▶ _Data provided_

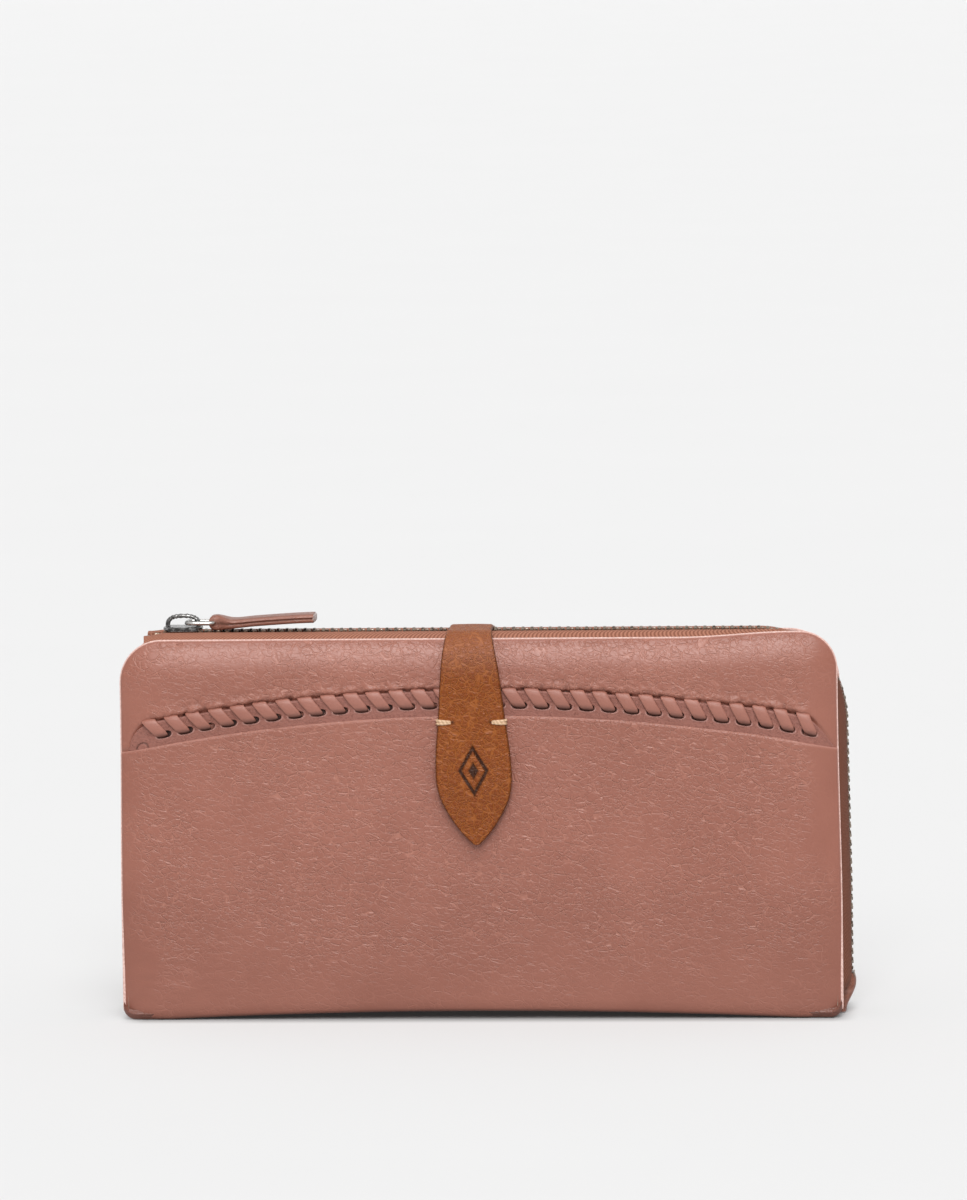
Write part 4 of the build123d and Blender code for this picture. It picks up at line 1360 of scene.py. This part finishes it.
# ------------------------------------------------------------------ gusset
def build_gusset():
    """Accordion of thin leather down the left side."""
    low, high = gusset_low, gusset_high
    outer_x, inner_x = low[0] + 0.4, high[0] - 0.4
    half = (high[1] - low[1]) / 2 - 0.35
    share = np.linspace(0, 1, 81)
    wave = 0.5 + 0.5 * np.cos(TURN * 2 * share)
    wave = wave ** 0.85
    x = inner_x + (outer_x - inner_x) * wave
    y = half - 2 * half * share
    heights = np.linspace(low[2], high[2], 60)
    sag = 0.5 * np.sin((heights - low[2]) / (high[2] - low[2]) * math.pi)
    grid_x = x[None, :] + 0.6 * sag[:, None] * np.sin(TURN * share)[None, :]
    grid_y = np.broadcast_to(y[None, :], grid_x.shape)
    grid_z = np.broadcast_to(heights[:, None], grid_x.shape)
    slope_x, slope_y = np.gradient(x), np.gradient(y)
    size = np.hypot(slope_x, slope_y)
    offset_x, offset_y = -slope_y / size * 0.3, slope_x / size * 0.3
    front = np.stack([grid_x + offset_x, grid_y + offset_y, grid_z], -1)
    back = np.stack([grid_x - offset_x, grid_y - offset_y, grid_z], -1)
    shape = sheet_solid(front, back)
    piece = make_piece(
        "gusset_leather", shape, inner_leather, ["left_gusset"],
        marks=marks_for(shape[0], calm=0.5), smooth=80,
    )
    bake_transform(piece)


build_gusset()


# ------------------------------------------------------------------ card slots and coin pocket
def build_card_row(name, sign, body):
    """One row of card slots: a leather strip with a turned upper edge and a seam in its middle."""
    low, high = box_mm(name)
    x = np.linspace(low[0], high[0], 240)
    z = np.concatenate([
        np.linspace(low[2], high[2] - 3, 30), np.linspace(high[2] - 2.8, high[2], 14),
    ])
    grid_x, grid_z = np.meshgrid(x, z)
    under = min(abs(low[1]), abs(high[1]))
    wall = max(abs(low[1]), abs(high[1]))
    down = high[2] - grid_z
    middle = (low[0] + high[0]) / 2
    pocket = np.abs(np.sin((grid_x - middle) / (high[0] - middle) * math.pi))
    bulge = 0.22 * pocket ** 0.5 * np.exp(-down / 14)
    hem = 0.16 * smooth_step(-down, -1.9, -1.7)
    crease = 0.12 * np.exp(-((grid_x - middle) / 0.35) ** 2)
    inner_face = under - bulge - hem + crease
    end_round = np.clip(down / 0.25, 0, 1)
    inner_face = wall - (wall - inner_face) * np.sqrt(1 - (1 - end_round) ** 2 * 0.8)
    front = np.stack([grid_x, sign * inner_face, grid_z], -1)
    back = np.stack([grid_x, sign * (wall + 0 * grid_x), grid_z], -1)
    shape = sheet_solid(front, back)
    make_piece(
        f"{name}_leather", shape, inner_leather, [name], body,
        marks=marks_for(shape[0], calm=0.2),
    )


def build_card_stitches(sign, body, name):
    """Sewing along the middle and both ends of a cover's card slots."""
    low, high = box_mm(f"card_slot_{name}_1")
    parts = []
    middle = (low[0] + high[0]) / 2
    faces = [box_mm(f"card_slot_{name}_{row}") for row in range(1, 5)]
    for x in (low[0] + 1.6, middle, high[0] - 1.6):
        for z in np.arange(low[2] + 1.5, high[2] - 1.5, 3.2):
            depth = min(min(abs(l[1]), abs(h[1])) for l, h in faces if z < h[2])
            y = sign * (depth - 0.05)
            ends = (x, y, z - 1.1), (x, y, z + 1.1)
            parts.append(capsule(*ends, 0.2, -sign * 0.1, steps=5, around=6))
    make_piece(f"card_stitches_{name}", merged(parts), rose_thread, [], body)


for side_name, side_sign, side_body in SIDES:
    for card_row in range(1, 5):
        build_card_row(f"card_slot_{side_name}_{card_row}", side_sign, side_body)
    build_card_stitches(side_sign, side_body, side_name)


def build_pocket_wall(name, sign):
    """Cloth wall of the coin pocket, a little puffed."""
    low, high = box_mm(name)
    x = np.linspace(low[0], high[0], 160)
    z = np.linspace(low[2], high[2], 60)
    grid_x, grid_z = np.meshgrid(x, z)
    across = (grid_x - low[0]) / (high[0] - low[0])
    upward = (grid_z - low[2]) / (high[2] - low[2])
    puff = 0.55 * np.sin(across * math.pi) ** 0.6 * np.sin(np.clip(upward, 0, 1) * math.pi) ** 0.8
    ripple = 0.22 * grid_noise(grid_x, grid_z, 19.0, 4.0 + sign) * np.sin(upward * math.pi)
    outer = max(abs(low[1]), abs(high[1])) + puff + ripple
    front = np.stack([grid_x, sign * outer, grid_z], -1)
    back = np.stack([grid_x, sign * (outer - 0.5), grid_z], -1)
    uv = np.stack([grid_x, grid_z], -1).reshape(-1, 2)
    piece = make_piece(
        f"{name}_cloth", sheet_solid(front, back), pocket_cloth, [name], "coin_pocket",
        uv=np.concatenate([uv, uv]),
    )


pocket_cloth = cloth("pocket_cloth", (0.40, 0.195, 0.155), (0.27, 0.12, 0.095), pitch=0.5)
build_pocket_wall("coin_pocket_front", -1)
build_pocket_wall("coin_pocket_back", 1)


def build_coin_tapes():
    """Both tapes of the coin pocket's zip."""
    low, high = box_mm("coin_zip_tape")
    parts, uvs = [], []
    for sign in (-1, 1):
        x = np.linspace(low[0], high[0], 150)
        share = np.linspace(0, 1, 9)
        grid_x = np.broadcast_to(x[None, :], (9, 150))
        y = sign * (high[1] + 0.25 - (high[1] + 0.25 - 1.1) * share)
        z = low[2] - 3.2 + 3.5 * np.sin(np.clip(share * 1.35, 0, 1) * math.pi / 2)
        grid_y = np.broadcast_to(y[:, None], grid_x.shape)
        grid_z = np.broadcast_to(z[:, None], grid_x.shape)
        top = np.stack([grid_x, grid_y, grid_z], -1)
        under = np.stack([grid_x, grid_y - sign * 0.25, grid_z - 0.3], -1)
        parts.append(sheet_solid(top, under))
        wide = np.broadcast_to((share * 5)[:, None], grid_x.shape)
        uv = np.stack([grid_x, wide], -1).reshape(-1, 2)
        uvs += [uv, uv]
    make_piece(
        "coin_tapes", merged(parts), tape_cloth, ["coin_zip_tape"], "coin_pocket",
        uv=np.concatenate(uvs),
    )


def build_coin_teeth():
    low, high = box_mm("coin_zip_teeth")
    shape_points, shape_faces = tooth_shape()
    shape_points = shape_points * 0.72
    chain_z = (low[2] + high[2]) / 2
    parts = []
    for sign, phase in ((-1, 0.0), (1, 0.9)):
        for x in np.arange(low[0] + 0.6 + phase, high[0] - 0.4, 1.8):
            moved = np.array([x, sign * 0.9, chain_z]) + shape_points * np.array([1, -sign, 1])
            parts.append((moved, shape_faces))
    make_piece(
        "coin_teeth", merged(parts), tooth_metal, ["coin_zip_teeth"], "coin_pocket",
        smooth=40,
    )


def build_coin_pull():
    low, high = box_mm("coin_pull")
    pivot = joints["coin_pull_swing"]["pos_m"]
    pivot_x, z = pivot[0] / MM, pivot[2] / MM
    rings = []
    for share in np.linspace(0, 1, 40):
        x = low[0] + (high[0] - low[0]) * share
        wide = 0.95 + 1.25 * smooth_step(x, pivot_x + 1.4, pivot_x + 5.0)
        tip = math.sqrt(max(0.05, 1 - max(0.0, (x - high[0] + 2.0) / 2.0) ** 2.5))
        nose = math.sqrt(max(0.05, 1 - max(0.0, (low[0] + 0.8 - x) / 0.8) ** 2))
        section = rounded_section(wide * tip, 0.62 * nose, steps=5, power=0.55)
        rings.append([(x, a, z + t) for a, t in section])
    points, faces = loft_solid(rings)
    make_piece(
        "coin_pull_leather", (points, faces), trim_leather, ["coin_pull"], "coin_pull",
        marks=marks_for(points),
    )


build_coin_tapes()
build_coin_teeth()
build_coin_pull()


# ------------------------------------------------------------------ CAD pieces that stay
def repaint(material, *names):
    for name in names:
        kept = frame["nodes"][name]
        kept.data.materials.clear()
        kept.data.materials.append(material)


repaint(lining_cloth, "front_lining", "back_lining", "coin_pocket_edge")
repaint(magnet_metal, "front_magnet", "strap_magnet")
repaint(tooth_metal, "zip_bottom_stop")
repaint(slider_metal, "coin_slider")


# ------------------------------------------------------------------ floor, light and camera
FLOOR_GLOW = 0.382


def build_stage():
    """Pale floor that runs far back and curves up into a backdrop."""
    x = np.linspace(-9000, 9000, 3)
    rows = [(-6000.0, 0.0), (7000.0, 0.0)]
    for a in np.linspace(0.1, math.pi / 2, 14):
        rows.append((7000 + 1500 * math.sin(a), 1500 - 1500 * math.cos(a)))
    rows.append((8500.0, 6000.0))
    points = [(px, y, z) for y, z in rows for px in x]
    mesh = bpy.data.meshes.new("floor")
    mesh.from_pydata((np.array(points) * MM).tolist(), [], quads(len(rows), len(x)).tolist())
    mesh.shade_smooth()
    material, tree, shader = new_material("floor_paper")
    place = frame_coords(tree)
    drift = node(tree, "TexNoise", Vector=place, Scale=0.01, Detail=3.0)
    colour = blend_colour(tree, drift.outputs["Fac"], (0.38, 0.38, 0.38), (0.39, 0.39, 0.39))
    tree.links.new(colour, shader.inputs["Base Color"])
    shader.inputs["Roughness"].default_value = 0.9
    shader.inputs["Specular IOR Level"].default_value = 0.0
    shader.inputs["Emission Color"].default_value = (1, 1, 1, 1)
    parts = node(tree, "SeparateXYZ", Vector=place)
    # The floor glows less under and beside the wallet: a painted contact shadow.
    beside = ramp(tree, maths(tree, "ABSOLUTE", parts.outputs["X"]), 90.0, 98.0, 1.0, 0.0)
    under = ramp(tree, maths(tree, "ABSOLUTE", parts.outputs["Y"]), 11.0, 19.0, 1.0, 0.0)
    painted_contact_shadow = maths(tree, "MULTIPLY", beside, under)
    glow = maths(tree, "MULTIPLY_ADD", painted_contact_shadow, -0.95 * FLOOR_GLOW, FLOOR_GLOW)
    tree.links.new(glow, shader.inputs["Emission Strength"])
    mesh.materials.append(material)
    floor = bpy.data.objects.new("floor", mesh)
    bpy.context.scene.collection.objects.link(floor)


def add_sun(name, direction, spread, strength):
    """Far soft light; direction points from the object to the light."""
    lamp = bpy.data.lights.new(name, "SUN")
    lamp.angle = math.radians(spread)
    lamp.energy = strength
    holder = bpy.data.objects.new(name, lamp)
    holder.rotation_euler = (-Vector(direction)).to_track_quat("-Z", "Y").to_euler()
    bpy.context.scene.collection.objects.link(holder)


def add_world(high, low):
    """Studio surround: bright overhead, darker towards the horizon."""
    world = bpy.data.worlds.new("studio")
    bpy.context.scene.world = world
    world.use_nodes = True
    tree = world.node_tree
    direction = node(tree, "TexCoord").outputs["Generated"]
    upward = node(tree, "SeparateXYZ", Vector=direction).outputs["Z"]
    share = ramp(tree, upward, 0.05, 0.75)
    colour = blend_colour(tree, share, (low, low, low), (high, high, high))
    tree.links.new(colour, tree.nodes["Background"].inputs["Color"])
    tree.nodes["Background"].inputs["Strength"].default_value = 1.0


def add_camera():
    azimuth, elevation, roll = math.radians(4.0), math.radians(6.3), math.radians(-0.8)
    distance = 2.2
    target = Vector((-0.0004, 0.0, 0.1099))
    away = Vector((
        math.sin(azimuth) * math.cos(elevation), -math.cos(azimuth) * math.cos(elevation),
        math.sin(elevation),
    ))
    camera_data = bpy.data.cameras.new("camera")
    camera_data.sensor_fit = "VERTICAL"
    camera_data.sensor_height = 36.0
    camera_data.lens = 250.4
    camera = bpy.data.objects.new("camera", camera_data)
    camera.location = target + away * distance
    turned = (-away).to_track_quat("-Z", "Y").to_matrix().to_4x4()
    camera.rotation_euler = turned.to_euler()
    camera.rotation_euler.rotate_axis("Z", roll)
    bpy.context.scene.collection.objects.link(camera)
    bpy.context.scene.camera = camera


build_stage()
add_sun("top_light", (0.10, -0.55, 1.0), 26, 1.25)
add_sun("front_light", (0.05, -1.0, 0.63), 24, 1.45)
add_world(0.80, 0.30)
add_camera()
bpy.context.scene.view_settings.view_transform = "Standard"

==

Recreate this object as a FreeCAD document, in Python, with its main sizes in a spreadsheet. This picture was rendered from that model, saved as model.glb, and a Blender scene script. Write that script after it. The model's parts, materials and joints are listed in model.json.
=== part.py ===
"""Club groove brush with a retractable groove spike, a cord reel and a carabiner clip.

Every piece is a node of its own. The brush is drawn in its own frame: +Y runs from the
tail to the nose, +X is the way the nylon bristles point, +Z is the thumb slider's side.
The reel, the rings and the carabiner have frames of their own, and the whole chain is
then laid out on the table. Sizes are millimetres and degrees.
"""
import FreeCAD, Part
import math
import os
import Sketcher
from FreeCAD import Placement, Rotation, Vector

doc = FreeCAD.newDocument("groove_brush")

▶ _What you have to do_
Work out how many lines of the listing above include the word "that". Reply with nothing but the count.

▶ _Solution_
3